What Honor Is and Isn’t
Honor your father and your mother, as the Lord your God commanded you, that your days may be long, and that it may go well with you in the land that the Lord your God is giving you.—Deuteronomy 5:16
Honor, as we have already seen, is the third significant word that impacts our families in multi-generational ways. But people always wonder about the lines and limits of honor. Let’s look briefly at what honor is and isn’t.
Honoring your parents does not mean these three things:
1. Honoring your parents does not mean groveling back and seeking their approval. Honoring is choosing to give, not trying to get. God wants us to be free from bondage to anyone’s approval but His. The apostle Paul said, “If I were still trying to please man, I would not be a servant of Christ” (Galatians 1:10).

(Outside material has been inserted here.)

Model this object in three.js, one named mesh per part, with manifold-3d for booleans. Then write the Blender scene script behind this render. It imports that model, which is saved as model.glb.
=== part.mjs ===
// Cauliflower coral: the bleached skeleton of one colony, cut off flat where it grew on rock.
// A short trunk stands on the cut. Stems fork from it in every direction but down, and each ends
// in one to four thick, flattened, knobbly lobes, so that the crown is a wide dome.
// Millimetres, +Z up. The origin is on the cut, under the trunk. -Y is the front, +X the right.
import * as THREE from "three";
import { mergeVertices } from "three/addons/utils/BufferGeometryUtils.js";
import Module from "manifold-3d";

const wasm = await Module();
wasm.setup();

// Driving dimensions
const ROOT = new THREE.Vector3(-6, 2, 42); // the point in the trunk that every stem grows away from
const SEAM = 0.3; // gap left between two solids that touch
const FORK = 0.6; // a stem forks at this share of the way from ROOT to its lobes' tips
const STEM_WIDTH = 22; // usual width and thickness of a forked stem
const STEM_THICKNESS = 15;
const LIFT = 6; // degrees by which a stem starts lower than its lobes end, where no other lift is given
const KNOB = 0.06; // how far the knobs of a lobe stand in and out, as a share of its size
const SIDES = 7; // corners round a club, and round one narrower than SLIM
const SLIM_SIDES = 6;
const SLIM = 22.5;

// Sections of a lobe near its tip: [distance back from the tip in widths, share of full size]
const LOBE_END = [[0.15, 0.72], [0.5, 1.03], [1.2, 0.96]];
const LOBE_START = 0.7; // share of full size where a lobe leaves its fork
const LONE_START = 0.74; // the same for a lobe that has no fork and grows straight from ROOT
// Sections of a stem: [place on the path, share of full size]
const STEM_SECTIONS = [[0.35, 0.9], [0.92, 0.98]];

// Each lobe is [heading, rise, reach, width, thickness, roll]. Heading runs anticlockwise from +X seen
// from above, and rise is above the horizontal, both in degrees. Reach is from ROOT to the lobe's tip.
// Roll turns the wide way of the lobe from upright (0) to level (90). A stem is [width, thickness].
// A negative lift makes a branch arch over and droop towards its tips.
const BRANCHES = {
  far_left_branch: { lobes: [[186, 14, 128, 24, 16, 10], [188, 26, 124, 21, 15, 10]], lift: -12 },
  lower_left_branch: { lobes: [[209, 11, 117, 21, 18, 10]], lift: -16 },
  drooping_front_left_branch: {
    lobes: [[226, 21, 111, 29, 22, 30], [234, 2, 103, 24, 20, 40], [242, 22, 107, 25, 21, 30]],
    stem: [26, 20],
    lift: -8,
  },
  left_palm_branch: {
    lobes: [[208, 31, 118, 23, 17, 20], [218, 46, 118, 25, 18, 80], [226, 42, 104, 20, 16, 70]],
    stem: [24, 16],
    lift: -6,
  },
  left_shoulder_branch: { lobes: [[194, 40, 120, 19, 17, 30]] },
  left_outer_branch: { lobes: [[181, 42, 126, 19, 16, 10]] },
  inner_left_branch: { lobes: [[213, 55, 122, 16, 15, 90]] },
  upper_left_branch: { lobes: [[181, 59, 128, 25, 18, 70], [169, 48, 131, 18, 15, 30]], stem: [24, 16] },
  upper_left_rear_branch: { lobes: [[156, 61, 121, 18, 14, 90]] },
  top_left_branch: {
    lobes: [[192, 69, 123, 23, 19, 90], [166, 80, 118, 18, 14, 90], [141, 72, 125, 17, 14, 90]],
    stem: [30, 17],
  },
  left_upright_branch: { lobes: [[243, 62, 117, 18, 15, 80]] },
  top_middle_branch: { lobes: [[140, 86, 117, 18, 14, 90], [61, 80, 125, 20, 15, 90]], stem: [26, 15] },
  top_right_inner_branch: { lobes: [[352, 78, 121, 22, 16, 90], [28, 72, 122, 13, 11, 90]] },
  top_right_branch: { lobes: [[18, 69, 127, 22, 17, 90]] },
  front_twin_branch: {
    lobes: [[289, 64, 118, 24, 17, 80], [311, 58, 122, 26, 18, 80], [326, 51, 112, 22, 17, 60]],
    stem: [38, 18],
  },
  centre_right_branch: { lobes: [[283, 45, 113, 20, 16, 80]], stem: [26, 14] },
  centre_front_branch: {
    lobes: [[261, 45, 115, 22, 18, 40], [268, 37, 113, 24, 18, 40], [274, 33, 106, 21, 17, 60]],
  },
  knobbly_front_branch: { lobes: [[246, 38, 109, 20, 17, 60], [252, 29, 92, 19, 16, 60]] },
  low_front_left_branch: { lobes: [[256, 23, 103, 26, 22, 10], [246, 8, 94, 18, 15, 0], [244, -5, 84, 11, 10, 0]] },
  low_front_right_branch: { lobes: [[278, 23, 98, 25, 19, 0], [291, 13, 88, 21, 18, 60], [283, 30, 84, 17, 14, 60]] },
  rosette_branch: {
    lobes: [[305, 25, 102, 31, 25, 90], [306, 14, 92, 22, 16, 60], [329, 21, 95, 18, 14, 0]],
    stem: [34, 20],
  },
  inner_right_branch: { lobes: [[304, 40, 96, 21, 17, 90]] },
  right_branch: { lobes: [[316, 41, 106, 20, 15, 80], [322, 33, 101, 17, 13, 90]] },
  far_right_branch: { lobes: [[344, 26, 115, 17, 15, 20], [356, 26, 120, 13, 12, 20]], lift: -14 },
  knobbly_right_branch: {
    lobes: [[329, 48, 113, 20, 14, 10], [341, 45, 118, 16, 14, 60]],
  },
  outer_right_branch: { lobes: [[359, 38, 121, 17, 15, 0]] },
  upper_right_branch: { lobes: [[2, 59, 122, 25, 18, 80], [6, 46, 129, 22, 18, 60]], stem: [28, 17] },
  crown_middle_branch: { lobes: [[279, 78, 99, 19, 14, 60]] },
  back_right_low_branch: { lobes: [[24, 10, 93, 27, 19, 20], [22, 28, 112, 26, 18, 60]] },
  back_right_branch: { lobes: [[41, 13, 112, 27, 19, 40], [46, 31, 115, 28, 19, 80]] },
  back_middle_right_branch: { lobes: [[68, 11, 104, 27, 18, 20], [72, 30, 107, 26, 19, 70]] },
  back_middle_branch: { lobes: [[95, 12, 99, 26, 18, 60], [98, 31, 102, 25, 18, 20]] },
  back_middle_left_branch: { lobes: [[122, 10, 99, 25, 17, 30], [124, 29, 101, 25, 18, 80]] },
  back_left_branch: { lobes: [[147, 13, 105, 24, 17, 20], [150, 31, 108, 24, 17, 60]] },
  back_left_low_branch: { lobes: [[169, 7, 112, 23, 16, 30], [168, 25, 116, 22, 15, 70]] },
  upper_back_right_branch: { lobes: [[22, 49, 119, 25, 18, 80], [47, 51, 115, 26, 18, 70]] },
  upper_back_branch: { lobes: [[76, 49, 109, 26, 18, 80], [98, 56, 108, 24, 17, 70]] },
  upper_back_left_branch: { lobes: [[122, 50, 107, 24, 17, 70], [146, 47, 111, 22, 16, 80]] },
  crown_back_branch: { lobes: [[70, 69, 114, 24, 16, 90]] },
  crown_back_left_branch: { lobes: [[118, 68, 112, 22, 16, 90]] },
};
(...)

2. Honoring your parents does not mean making yourself vulnerable to their hurtful behavior. There are appropriate boundaries between people.
3. Honoring your parents does not mean ignoring or denying the past.

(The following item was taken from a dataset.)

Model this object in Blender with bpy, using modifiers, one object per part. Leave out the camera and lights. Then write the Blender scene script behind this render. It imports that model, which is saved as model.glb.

But honoring does mean these things:
1. Honoring your parents means choosing to place great value on your relationship with them and knocking off the attitude that it doesn’t matter. It does matter. It matters to God.

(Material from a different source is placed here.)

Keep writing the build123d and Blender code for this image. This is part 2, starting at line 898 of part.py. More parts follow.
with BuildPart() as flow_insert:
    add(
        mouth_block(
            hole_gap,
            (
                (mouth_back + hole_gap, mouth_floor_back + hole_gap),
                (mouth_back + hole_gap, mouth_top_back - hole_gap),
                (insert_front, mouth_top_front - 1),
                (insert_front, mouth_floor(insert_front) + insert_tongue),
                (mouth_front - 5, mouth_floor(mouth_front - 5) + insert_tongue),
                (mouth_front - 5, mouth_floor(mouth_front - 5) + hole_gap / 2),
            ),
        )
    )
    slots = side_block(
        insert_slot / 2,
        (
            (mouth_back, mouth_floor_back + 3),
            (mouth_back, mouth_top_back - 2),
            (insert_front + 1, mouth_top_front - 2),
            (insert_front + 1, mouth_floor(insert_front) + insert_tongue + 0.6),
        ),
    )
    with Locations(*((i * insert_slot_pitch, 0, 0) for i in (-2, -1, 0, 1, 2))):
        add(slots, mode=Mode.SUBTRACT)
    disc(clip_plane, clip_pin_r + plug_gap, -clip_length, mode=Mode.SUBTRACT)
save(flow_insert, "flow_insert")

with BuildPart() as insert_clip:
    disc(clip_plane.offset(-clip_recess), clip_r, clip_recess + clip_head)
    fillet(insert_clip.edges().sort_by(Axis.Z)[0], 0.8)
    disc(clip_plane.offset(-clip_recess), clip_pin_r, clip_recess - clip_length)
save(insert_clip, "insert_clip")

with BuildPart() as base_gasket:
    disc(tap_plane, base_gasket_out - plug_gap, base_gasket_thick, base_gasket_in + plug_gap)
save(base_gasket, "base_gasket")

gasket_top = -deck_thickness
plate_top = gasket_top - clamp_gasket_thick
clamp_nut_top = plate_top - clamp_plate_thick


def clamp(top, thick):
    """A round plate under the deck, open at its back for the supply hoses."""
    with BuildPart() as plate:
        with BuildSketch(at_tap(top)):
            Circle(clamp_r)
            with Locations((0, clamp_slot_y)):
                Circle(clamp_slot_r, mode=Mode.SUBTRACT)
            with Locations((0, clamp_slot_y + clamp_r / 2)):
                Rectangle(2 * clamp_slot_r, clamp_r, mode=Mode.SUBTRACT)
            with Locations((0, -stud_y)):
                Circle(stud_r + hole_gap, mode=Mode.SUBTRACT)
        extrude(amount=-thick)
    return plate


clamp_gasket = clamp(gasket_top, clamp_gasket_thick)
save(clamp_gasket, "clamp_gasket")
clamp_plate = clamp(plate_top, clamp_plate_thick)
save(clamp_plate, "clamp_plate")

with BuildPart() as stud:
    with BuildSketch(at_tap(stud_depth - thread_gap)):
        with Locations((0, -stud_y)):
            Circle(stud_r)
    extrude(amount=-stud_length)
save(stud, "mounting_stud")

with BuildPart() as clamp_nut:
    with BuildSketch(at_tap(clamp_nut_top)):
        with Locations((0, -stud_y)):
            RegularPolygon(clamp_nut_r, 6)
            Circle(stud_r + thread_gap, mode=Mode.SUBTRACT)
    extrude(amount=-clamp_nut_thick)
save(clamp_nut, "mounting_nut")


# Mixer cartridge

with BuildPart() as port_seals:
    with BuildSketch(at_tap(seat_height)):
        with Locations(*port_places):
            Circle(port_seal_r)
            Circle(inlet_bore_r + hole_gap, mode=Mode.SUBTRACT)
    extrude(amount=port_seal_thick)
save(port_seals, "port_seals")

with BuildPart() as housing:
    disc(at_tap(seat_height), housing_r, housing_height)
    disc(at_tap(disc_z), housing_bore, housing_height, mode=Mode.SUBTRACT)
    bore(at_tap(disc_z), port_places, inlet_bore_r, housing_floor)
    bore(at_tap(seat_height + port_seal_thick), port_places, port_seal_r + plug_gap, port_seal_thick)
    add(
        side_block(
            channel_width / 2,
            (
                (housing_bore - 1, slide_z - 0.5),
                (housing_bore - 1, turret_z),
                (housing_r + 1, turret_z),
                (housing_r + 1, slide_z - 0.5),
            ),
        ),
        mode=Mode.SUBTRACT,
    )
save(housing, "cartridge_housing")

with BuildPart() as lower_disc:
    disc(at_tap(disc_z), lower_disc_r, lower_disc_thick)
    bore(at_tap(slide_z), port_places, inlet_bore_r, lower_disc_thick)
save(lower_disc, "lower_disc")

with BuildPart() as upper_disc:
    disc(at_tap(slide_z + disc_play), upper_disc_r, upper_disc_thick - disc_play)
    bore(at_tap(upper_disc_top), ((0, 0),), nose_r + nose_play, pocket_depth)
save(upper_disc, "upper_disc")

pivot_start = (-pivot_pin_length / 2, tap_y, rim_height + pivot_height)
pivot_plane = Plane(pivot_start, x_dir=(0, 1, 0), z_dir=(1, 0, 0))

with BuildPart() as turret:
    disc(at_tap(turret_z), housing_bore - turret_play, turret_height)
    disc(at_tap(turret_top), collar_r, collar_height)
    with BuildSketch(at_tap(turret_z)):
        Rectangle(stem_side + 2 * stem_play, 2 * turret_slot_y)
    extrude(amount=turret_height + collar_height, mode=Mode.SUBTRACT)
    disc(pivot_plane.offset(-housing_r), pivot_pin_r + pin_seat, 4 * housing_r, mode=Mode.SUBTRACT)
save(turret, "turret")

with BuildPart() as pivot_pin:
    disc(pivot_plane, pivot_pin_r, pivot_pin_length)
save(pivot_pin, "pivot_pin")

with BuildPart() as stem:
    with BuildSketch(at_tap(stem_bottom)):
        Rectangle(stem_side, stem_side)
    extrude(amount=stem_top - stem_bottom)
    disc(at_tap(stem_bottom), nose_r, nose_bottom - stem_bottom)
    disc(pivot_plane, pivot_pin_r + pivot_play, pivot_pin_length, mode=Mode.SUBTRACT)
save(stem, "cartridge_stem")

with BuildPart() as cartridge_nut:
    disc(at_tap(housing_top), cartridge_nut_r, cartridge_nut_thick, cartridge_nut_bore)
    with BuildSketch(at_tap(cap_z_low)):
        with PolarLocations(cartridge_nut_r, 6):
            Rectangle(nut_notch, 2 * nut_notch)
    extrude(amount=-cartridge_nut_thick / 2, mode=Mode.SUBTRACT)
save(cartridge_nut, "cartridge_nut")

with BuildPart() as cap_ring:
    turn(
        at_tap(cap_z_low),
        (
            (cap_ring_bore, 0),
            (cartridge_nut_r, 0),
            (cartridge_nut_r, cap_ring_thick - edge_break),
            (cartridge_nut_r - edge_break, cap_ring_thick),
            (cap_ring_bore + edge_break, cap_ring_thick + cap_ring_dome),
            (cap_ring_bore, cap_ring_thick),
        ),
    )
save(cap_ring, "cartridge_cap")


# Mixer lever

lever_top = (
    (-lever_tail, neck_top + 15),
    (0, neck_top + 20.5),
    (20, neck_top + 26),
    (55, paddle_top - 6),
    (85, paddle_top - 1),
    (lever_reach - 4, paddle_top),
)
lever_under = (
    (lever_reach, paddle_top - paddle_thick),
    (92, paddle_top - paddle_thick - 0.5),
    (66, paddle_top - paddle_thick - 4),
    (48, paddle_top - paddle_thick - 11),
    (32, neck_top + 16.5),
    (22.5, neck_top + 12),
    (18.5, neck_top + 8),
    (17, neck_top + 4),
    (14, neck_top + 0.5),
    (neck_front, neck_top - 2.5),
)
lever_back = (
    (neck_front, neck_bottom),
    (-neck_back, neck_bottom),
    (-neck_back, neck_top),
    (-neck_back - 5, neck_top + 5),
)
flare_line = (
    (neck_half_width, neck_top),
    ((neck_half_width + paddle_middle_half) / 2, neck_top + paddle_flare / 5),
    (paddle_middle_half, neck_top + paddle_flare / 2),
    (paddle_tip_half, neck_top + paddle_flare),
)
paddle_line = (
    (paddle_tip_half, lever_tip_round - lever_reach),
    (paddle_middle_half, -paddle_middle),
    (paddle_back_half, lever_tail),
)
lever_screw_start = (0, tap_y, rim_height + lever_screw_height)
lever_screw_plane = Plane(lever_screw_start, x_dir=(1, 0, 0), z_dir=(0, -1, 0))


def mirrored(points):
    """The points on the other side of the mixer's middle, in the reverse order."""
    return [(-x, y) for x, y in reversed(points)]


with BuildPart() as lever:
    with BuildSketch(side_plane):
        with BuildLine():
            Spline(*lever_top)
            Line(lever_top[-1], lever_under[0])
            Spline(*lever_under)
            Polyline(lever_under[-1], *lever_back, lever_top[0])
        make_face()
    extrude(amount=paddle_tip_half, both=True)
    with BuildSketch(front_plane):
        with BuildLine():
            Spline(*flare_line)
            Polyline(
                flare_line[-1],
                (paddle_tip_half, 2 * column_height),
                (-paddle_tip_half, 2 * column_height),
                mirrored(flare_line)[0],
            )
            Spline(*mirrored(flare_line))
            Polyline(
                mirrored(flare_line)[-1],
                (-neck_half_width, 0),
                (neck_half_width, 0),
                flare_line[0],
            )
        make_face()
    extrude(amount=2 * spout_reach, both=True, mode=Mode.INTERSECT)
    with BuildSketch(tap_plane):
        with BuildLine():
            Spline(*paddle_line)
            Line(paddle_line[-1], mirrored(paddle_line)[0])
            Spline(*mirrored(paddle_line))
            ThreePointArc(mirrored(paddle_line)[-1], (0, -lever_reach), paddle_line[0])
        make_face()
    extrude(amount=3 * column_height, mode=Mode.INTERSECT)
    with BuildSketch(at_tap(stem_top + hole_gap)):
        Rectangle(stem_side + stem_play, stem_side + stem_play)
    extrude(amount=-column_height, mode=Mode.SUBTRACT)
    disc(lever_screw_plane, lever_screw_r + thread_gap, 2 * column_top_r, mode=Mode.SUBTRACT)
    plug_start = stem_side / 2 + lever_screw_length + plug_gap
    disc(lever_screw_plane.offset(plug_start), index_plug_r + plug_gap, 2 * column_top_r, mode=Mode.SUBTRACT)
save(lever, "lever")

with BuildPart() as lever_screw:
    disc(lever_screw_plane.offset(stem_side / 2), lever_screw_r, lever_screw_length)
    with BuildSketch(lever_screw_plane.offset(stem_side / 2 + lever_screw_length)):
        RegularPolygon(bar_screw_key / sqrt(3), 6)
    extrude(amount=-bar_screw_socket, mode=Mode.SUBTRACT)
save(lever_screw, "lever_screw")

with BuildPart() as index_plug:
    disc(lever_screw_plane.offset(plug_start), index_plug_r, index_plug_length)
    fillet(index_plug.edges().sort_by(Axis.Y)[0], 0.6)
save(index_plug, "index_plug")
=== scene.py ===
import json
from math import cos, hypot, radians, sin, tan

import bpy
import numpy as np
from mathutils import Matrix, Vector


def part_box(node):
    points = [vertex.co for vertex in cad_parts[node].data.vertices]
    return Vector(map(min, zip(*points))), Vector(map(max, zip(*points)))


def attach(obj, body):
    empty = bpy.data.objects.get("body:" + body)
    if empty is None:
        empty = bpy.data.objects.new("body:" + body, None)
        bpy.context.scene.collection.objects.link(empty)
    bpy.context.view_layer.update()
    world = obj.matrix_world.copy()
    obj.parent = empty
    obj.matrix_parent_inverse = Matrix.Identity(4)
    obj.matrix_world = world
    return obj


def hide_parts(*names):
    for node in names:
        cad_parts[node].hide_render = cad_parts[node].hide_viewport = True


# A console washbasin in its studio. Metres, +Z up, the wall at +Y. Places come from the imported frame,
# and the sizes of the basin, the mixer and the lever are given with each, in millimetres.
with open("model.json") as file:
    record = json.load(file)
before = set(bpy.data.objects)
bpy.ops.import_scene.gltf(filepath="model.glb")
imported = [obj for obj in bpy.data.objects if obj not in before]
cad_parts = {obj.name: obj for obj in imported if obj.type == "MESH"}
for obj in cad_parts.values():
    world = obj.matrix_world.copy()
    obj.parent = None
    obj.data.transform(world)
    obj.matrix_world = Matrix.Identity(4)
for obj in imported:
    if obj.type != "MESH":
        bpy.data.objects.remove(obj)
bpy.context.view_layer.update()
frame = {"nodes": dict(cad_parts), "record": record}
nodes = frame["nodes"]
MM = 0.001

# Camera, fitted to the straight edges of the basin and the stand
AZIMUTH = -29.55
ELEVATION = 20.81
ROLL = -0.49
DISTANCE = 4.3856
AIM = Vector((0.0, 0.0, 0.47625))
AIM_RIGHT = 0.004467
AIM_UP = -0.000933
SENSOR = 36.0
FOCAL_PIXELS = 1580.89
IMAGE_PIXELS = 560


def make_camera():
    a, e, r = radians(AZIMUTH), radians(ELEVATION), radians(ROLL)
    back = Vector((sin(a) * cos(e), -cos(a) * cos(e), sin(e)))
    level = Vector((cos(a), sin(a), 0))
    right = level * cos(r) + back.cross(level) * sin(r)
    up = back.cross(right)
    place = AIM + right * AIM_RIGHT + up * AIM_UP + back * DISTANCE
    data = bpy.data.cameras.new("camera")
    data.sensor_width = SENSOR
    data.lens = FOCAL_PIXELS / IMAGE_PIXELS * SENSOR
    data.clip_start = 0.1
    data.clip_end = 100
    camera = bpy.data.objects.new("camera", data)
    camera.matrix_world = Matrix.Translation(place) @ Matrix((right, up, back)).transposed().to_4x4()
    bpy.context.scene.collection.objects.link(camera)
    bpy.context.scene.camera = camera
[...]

2. Honoring means taking the initiative to try to improve the relationship in whatever increments you can.
3. Honoring your parents means recognizing they have done some things right. You might think, “My parents didn’t do anything right!” Your perspective is clouded, possibly by great pain. But they did something right. God will show you.
4. Honoring means acknowledging the sacrifices they have made for you.
5. Honoring means seeing your parents as Christ does with compassion and mercy.
6. Honoring your parents means forgiving them even as God in Christ has forgiven you.
The goal of God’s command to honor is not that you would do some minor upgrading in your attitude toward your parents, but that you come to a crisis of deciding to officially honor your parents. You might call it a tribute. Take the time to write two or three paragraphs as you are able and then find a formal time in front of your family to honor your parents to whatever degree the Lord will allow. This is not about how they will respond; it’s about your willingness to put into practice what God wants from you.—James MacDonald
· How would I summarize in several paragraphs the ways I know I can honor my parents? (For added information on the specifics of honor, see Gary Smalley and John Trent’s book, The Gift of Honor, Thomas Nelson Publishers, 1987).
Prayer - Lord, I don’t want to honor my parents just a little better. I want to be more intentional in my respect for them. I want to be Your obedient child in the way I approach all the opportunities for influencing the course of my family. I realize honor is a big part of Your design. Forgive me for attitudes of disrespect and teach me to be aware of those things about my parents that are worthy of honor. And remind me to put them into words. In Jesus’ name, Amen.